Oxford History: City Wall


The South Gate and its Church

Bus going through South Gate

The South Gate

This used to span the present St Aldate’s Street and was in line with the surviving part of the South City Wall that runs along the north side of Brewer Street. The bus in the above picture would be on the point of passing through the gate on its way out of Oxford.

St Aldate's Church was just to the north of the city wall, on the west side, and it is possible that the name “Aldate” may be a contraction of “Old Gate”, rather than the name of a saint.

On 4 April 1617 at a meeting of the city council, “It is agreed that the South gate, lately fallen downe by Christ Church, shalbe redified at the charge of this Citty”, and the expenses for the year from Michaelmas 1616 to Michaelmas 1671 included five shillings paid to Gamon “for pulling down Southgate”, and sixteen shillings for the carriage of stone to the South Gate. It is unclear, however, whether a new South Gate was ever built.

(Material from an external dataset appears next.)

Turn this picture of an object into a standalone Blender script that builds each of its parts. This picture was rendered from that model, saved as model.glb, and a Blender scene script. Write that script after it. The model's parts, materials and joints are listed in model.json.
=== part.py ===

A hundred years later the street names still recalled the existence of the wall and gate: Fish Street ended at this point, and Grandpont (which continued down to Folly Bridge) began.

St Michael-at-the-Southgate Church

Until the sixteenth century, St Michael-at-the-Southgate Church stood near the South Gate into Oxford. In 1525 it was closed and demolished along with a section of the wall to make way for the great quadrangle of Cardinal College (now Christ Church) and its parish was united with St Aldate’s.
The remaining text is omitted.